- TASK DESCRIPTION: Below is a listing; restate from it, character for character, the lines beginning at the line holding "buildTray();" and ending at the line holding "if empty is", both included.
------------------------------
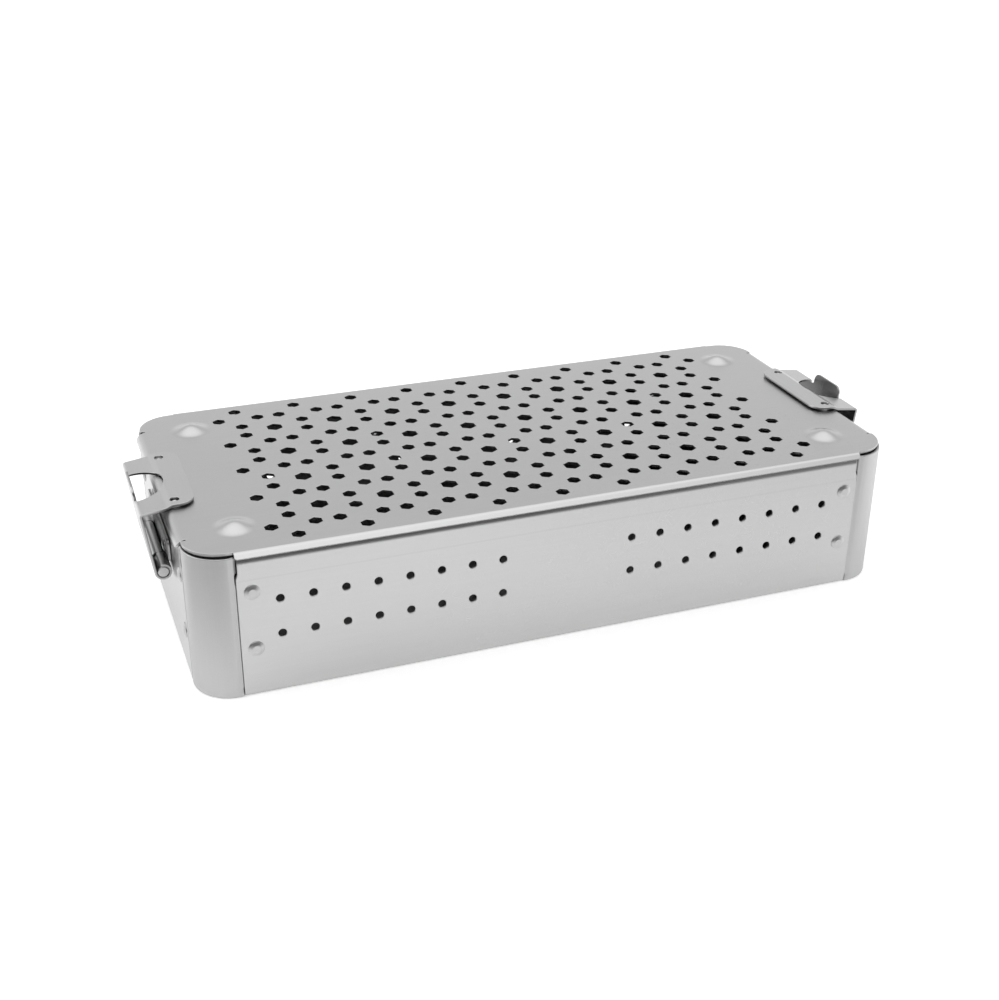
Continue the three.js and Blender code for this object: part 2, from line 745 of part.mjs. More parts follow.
// The thumb tab: the leg's own middle carried straight up through the window
function thumbTab() {
  const up = new THREE.Vector3(Math.sin(latchLean), 0, Math.cos(latchLean));
  const out = new THREE.Vector3(Math.cos(latchLean), 0, -Math.sin(latchLean));
  const low = (lidTop - windowDepth - overrun - hingeHeight) / Math.cos(latchLean);
  const high = (lidTop + thumbRise - hingeHeight - curlOuter * out.z) / Math.cos(latchLean);
  const shape = new THREE.Shape();
  shape.moveTo(-thumbHalfWidth, low);
  shape.lineTo(thumbHalfWidth, low);
  const cornerY = thumbHalfWidth - thumbCornerRadius;
  const cornerRise = high - thumbCornerRadius;
  shape.absarc(cornerY, cornerRise, thumbCornerRadius, 0, Math.PI / 2);
  shape.absarc(-cornerY, cornerRise, thumbCornerRadius, Math.PI / 2, Math.PI);
  const tab = prism(shape, curlOuter - latchSheet, curlOuter);
  tab.applyMatrix4(new THREE.Matrix4().makeBasis(new THREE.Vector3(0, 1, 0), up, out));
  return tab.translate(hingeX, 0, hingeHeight);
}

function buildEnds() {
  const bracket = buildBracketGeometry();
  const pin = buildPinGeometry();
  const latch = buildLatchGeometry();
  const rivet = buildBracketRivetGeometry();
  const ends = [["right", 1, (geometry) => geometry], ["left", -1, halfTurn]];
  for (const [name, x, placed] of ends) {
    addPart(`hinge_bracket_${name}`, placed(bracket), steel);
    addPart(`hinge_pin_${name}`, placed(pin), rivetSteel);
    addPart(`latch_${name}`, placed(latch), springSteel);
    for (const [place, y] of [["front", -1], ["back", 1]]) {
      const fastener = addPart(`bracket_rivet_${name}_${place}`, placed(rivet), rivetSteel);
      fastener.position.set(x * wallX, y * bracketRivetY, bracketRivetHeight);
    }
  }
}

buildTray();
buildInserts();
buildCornerRivets();
buildLid();
buildEnds();

export default container;
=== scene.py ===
"""Looks of a sheet-metal container for surgical instruments.

Every sheet is worked out flat, as a pattern with round-edged holes and cuts, and is then bent into
its place. Sizes are in millimetres, +X along the length, +Y to the back and +Z up from the base.
"""
import math

import bpy
import numpy as np
from mathutils import Matrix, Vector
from mathutils.geometry import delaunay_2d_cdt


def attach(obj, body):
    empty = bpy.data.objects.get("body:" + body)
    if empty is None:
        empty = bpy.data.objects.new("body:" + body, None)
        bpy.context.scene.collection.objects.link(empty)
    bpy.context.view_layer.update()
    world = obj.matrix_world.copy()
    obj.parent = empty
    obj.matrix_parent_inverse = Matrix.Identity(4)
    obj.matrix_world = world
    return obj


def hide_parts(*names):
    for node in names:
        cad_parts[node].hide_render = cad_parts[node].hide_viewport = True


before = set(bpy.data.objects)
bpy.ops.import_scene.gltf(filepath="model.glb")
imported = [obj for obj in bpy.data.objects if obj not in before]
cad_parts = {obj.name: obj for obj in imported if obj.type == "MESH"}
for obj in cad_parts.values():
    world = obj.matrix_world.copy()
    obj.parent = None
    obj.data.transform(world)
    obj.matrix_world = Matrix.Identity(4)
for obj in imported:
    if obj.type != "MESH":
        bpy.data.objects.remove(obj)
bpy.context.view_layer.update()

MM = 0.001

# Tray
SHEET = 1.0
SHEET_EDGE = 0.27
WALL_X = 118.0
WALL_Y = 54.8
WALL_TOP = 47.7
FLOOR_BEND = 1.4
RIM_BEND = 2.2
RIM_EASE = 3.6
RIM_EASE_TURN = math.radians(35)
RIM_DEPTH = 8.7
HEM_LINE = 39.6
NOTCH_WIDTH = 0.6
NOTCH_DEPTH = 7.4
NOTCH_TAPER = 2.0
CORNER_BEND = 12.2
SEAM_X = 104.6
SEAM_Y = 41.4
SEAM_GAP = 0.16
SIDE_HOLE = 1.25
SIDE_HOLE_PITCH = 10.0
SIDE_HOLE_COLUMNS = 8
SIDE_HOLE_OUTER = 91.9
SIDE_HOLE_HEIGHTS = (20.1, 32.0)

# Corner pieces and their rivets
CORNER_TOP = 47.55
CORNER_TAB = 10.2
TAB_DEPTH = 1.1
TAB_LOW = 3.2
TAB_HIGH = 38.5
JOGGLE = 0.4
JOGGLE_RUN = 2.0
TAB_DROP_RUN = 0.22
FOOT_ROUND = 0.9
FOOT_TUCK = 0.85
NOTCH_BACKING = 0.7
NOTCH_BACKING_LOW = 41.6
NOTCH_BACKING_HIGH = 42.4
NOTCH_BACKING_SINK = 0.4
CORNER_ROWS = (0.3, 0.5, 0.7, 0.9, 1.36, 1.82, 2.28, 2.74)
RIVET_INSET = 4.6
RIVET_HEIGHTS = (16.3, 35.5)
RIVET_HOLE = 1.5
RIVET_HEAD = 2.45
RIVET_BALL = 4.9
RIVET_RISE = 0.165
RIVET_FLAT = 1.2
RIVET_SHANK = 1.3
RIVET_TAIL = 2.2
RIVET_TAIL_LOW = -2.72
RIVET_TAIL_HIGH = -2.15
RIVET_SEAT = 0.03

# Lid
LID_TOP = 49.0
LID_SIDE_BEND = 1.5
LID_SIDE_SWEEP = math.radians(50)
LID_SIDE_LIP = 1.4
LID_END_BEND = 3.5
LID_END_SWEEP = math.radians(75)
LID_SIDE_FACE = 55.9
LID_REACH_X = 117.6
LID_REACH_Y = 53.7
LID_CORNER = 11.4
LID_SLIT = 0.7
HEX_PITCH = 21.0
HEX_COLUMNS = 8
HEX_ROWS = 4
HEX_PAIR = 3.78
LARGE_HEX = 5.0
SMALL_HEX = 4.0
HEX_ROUND = 0.22
DOME_X = 101.0
DOME_Y = 38.0
DOME_RADIUS = 7.1
DOME_HEIGHT = 1.9
PIP_RADIUS = 0.95
PIP_SIDE = 0.3
PIP_DOME = 0.7
PIP_ROOT = -0.4

# Hinges and latches
HINGE_X = 120.98
HINGE_Z = 28.0
PIN = 1.8
CURL = 2.68
THIN_SHEET = 0.8
LATCH_WIDTH = 20.2
LATCH_LEAN = math.radians(7.6)
PAD_EDGE = 108.9
PAD_TOP = 50.4
PAD_CORNER = 5.5
STEP_X = 116.2
STEP_RUN = 1.9
STEP_DROP = 0.85
STEP_BEND = 2.0
SHOULDER_Z = 48.4
SHOULDER_BEND = 1.1
LATCH_SWEEP = math.radians(280)
WINDOW_X = 116.1
WINDOW_WIDTH = 10.2
WINDOW_CORNER = 10.0
WINDOW_FOOT = 47.2
THUMB_WIDTH = 8.0
THUMB_TOP = 51.6
THUMB_CORNER = 2.6
SPRING_HOLE = 1.5
SPRING_HOLE_X = 115.0
SPRING_HOLE_Y = 16.2
KNUCKLE = 11.2
KNUCKLE_GAP = 0.3
KNUCKLE_ROOM = 0.6
BRACKET_FACE = 118.3
BRACKET_TOP = 38.4
BRACKET_EAR = 30.98
BRACKET_WIDTH = 20.0
BRACKET_SWEEP = math.radians(300)
BRACKET_RIVET_Y = 13.5
BRACKET_RIVET_Z = 34.0
BRACKET_RIVET_HOLE = 1.3
BRACKET_RIVET_HEAD = 2.0
BRACKET_RIVET_SEAT = 1.15
BRACKET_RIVET_SIDE = 1.2
BRACKET_RIVET_DOME = 0.75
BRACKET_RIVET_SHANK = 1.1
BRACKET_RIVET_TAIL_LOW = -1.55
BRACKET_RIVET_TAIL_HIGH = -1.05
FINE_EDGE = 0.14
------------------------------
- TASK OUTPUT:
buildTray();
buildInserts();
buildCornerRivets();
buildLid();
buildEnds();

export default container;
=== scene.py ===
"""Looks of a sheet-metal container for surgical instruments.

Every sheet is worked out flat, as a pattern with round-edged holes and cuts, and is then bent into
its place. Sizes are in millimetres, +X along the length, +Y to the back and +Z up from the base.
"""
import math

import bpy
import numpy as np
from mathutils import Matrix, Vector
from mathutils.geometry import delaunay_2d_cdt


def attach(obj, body):
    empty = bpy.data.objects.get("body:" + body)
    if empty is None:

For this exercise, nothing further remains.